-- start of Dataset extract --

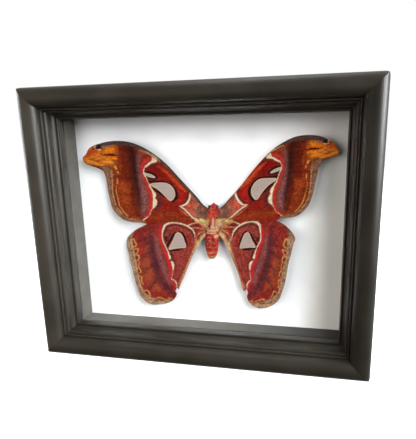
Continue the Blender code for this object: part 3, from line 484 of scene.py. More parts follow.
# Sections of the body at the tips of its hair: z, centre x, half width, centre depth, half depth
BODY_SECTIONS = (
    (23.2, 11.4, 0.4, 41.4, 0.6), (22.4, 11.5, 1.2, 41.4, 1.6), (21.3, 11.5, 2.6, 41.4, 2.8),
    (20.3, 11.3, 3.8, 41.5, 3.8), (19.2, 11.1, 4.8, 41.6, 4.6), (18.0, 11.1, 5.5, 41.8, 5.3),
    (16.4, 11.1, 6.0, 41.9, 5.8), (14.5, 11.1, 6.3, 42.1, 6.2), (10.0, 10.9, 6.8, 42.2, 6.6),
    (5.0, 10.6, 6.9, 42.2, 6.6), (0.5, 10.2, 6.6, 42.2, 6.4), (-2.6, 9.9, 6.0, 42.3, 6.0),
    (-4.4, 9.7, 5.9, 42.3, 5.8), (-8.5, 9.2, 6.6, 42.3, 6.1), (-13.5, 8.7, 6.8, 42.3, 6.2),
    (-18.5, 8.5, 6.5, 42.4, 6.0), (-23.0, 8.5, 5.8, 42.5, 5.6), (-27.0, 8.5, 4.7, 42.7, 4.9),
    (-29.6, 8.3, 3.5, 42.9, 4.0), (-31.4, 8.3, 2.0, 43.0, 2.6),
)
SKIN_DEPTH = 0.5
SEGMENT_JOINTS = (-4.4, -8.9, -13.6, -18.2, -22.6, -26.4)
EYES = ((7.8, 40.2, 19.2), (14.9, 40.2, 19.4))
EYE_RADIUS = 1.6
LEGS_LEFT = (
    ((8.0, 45.0, 14.0), (3.2, 45.6, 16.4), (0.8, 47.4, 19.0)),
    ((7.5, 45.5, 8.0), (1.0, 45.6, 10.0), (-3.6, 47.6, 4.6)),
    ((7.5, 45.5, 2.0), (1.4, 45.8, -1.0), (-1.2, 47.6, -8.0)),
)
LEG_RADIUS = 0.65
ANTENNAE = {
    "left": ((6.2, 37.4, 18.4), (4.6, 36.6, 17.0), (3.6, 35.9, 14.8), (3.6, 35.8, 12.2)),
    "right": ((16.4, 37.4, 18.6), (18.6, 36.6, 17.2), (19.8, 35.9, 14.9), (19.0, 35.8, 12.2)),
}
ANTENNA_TINTS = {"left": "fur_brown", "right": "fur_tan"}
ANTENNA_RADIUS = 0.3
BARB_LENGTH = 1.2
BARB_PITCH = 0.32

# Fans of long hair over the wing roots: direction in x, and (x, z) of their near and far ends
ROOT_FANS = ((-1.0, (6.2, 3.4), (-4.5, 6.4)), (1.0, (15.2, 4.2), (28.0, 6.6)))
ROOT_HAIRS = 1500
# Below this z the hair of a fan lies on the hindwing
FORE_EDGE = 5.4

# Clumps of hair take their shade from a square of this many random numbers a side
CLUMP_GRID = 97
# Share of the body's hairs that grow on its front half
FRONT_SHARE = 0.82
# Coats of hair on the body: name, then count, lowest z, highest z, length and width of each batch
COATS = (
    ("moth_thorax_hair", ((6500, -1.5, 18.5, 2.1, 0.20), (2200, 17.0, 23.0, 1.2, 0.20))),
    ("moth_abdomen_hair", ((8500, -30.8, -2.6, 1.15, 0.17),)),
)

ATTRIBUTE_TYPES = {"value": "FLOAT", "vector": "FLOAT_VECTOR", "color": "FLOAT_COLOR"}


# Geometry helpers

def row(points):
    """Points of (x, depth, z) in millimetres as row coordinates in metres."""
    points = np.asarray(points, float)
    moved = points + np.array((0.0, FRONT_Y, HALF_HEIGHT))
    return moved * 0.001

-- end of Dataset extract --

Copy out the full listing exactly.

**Correct answer:**
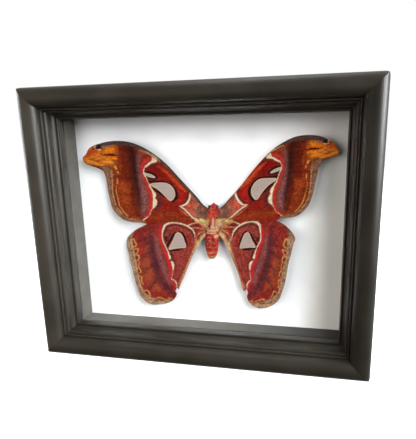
Continue the Blender code for this object: part 3, from line 484 of scene.py. More parts follow.
# Sections of the body at the tips of its hair: z, centre x, half width, centre depth, half depth
BODY_SECTIONS = (
    (23.2, 11.4, 0.4, 41.4, 0.6), (22.4, 11.5, 1.2, 41.4, 1.6), (21.3, 11.5, 2.6, 41.4, 2.8),
    (20.3, 11.3, 3.8, 41.5, 3.8), (19.2, 11.1, 4.8, 41.6, 4.6), (18.0, 11.1, 5.5, 41.8, 5.3),
    (16.4, 11.1, 6.0, 41.9, 5.8), (14.5, 11.1, 6.3, 42.1, 6.2), (10.0, 10.9, 6.8, 42.2, 6.6),
    (5.0, 10.6, 6.9, 42.2, 6.6), (0.5, 10.2, 6.6, 42.2, 6.4), (-2.6, 9.9, 6.0, 42.3, 6.0),
    (-4.4, 9.7, 5.9, 42.3, 5.8), (-8.5, 9.2, 6.6, 42.3, 6.1), (-13.5, 8.7, 6.8, 42.3, 6.2),
    (-18.5, 8.5, 6.5, 42.4, 6.0), (-23.0, 8.5, 5.8, 42.5, 5.6), (-27.0, 8.5, 4.7, 42.7, 4.9),
    (-29.6, 8.3, 3.5, 42.9, 4.0), (-31.4, 8.3, 2.0, 43.0, 2.6),
)
SKIN_DEPTH = 0.5
SEGMENT_JOINTS = (-4.4, -8.9, -13.6, -18.2, -22.6, -26.4)
EYES = ((7.8, 40.2, 19.2), (14.9, 40.2, 19.4))
EYE_RADIUS = 1.6
LEGS_LEFT = (
    ((8.0, 45.0, 14.0), (3.2, 45.6, 16.4), (0.8, 47.4, 19.0)),
    ((7.5, 45.5, 8.0), (1.0, 45.6, 10.0), (-3.6, 47.6, 4.6)),
    ((7.5, 45.5, 2.0), (1.4, 45.8, -1.0), (-1.2, 47.6, -8.0)),
)
LEG_RADIUS = 0.65
ANTENNAE = {
    "left": ((6.2, 37.4, 18.4), (4.6, 36.6, 17.0), (3.6, 35.9, 14.8), (3.6, 35.8, 12.2)),
    "right": ((16.4, 37.4, 18.6), (18.6, 36.6, 17.2), (19.8, 35.9, 14.9), (19.0, 35.8, 12.2)),
}
ANTENNA_TINTS = {"left": "fur_brown", "right": "fur_tan"}
ANTENNA_RADIUS = 0.3
BARB_LENGTH = 1.2
BARB_PITCH = 0.32

# Fans of long hair over the wing roots: direction in x, and (x, z) of their near and far ends
ROOT_FANS = ((-1.0, (6.2, 3.4), (-4.5, 6.4)), (1.0, (15.2, 4.2), (28.0, 6.6)))
ROOT_HAIRS = 1500
# Below this z the hair of a fan lies on the hindwing
FORE_EDGE = 5.4

# Clumps of hair take their shade from a square of this many random numbers a side
CLUMP_GRID = 97
# Share of the body's hairs that grow on its front half
FRONT_SHARE = 0.82
# Coats of hair on the body: name, then count, lowest z, highest z, length and width of each batch
COATS = (
    ("moth_thorax_hair", ((6500, -1.5, 18.5, 2.1, 0.20), (2200, 17.0, 23.0, 1.2, 0.20))),
    ("moth_abdomen_hair", ((8500, -30.8, -2.6, 1.15, 0.17),)),
)

ATTRIBUTE_TYPES = {"value": "FLOAT", "vector": "FLOAT_VECTOR", "color": "FLOAT_COLOR"}


# Geometry helpers

def row(points):
    """Points of (x, depth, z) in millimetres as row coordinates in metres."""
    points = np.asarray(points, float)
    moved = points + np.array((0.0, FRONT_Y, HALF_HEIGHT))
    return moved * 0.001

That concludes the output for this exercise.